Alexandre Roccoli : Je travaille sur un diptyque Weaver, un projet pour les Nuits sonores que nous allons présenter dans la cour des Voraces (lieu emblématique de la résistance des Canuts au XIXème siècle. NDLR) et Raver pour une proposition au Toboggan à Décines, ville située à côté d'anciennes soieries. Cette pièce est une fiction qui articule des mémoires de corps altérées, éclatées, recousues et qui toujours avancent telles les 5 doigts de la main. L’hybridation des corps se contaminant rythmiquement comme un organisme soudé, vorace et solidaire, mutant dans un devenir “techno-sapiens”, un hommage à notre jeunesse libre dansante.

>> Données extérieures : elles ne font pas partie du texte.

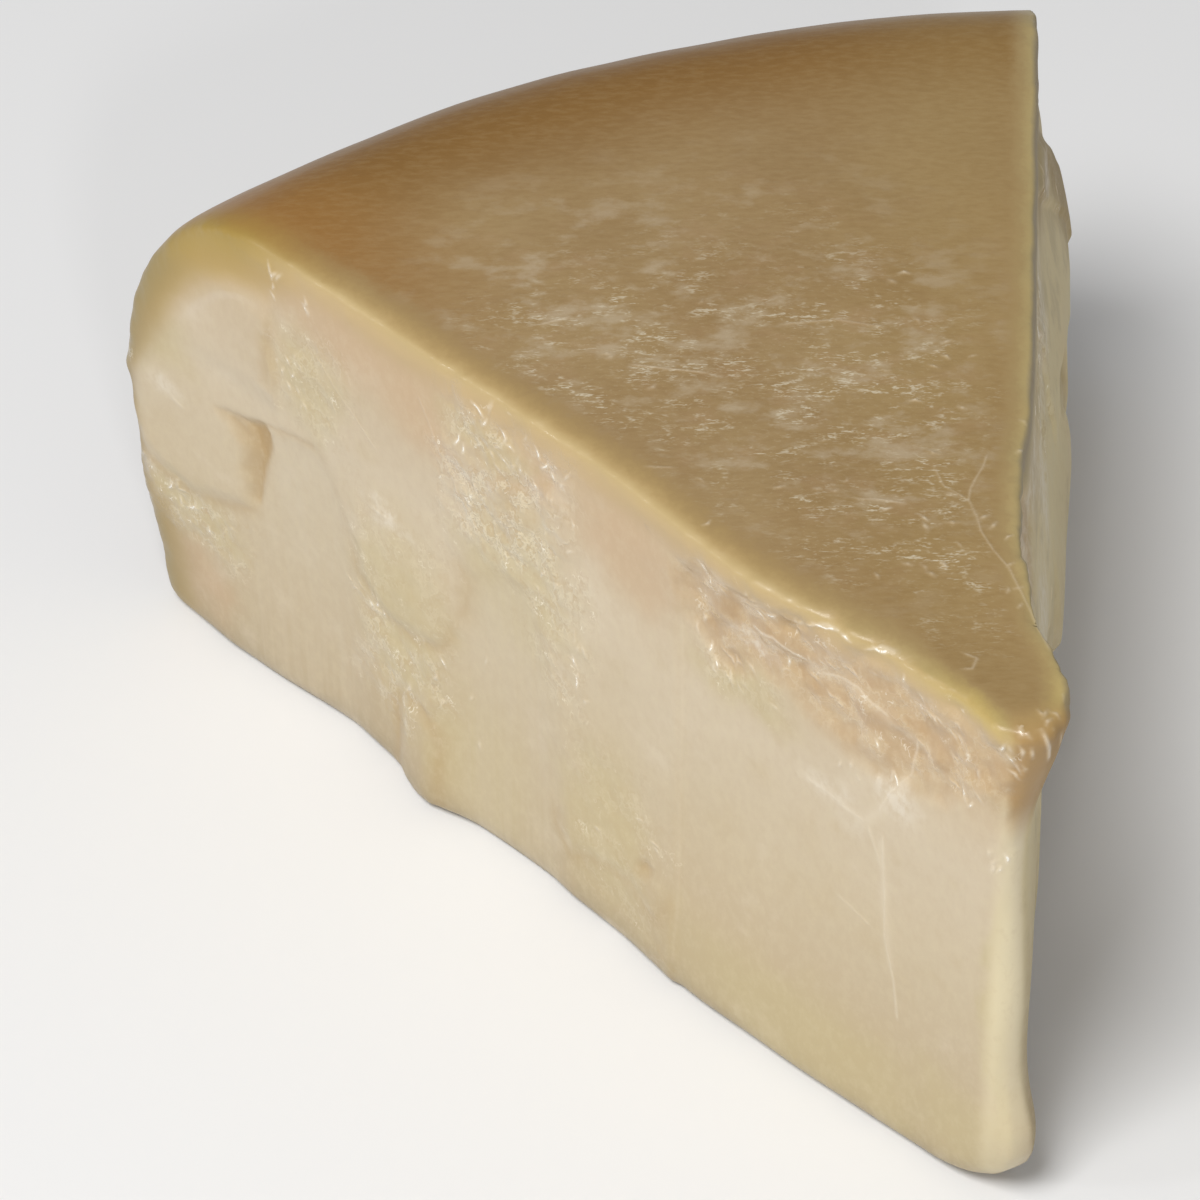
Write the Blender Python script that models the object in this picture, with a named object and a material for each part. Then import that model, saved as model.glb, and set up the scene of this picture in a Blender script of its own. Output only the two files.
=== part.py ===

Ce qui m'intéresse, aussi bien dans Longing, que dans Empty pictures (précédente pièce) ou dans la prochaine pièce, c'est qu'il y a toujours derrière des spectres qui nous hantent, à la fois d'histoires, d'individus, de femmes travailleuses mais surtout l'histoire de la danse car il y a un hommage à Trisha Brown avec la pièce Floor of the forest. Un hommage également à la musique de Terry Riley, In C, qu'on peut traduire par En Do, composée en 53 cellules qu'on peut répéter autant de fois qu'on veut avant de passer à la suivante, et qui crée des tissages d'harmoniques. Comment on modifie cette base de donnée physique du corps au travail, qui par la répétition, va amener la transformation et donc l'idée de la transe. J'ai en effet choisi comme point d'orgue la répétition du geste pour partir à la dérive et proposer des expériences fortes et hypnotiques qui métamorphosent et décalent.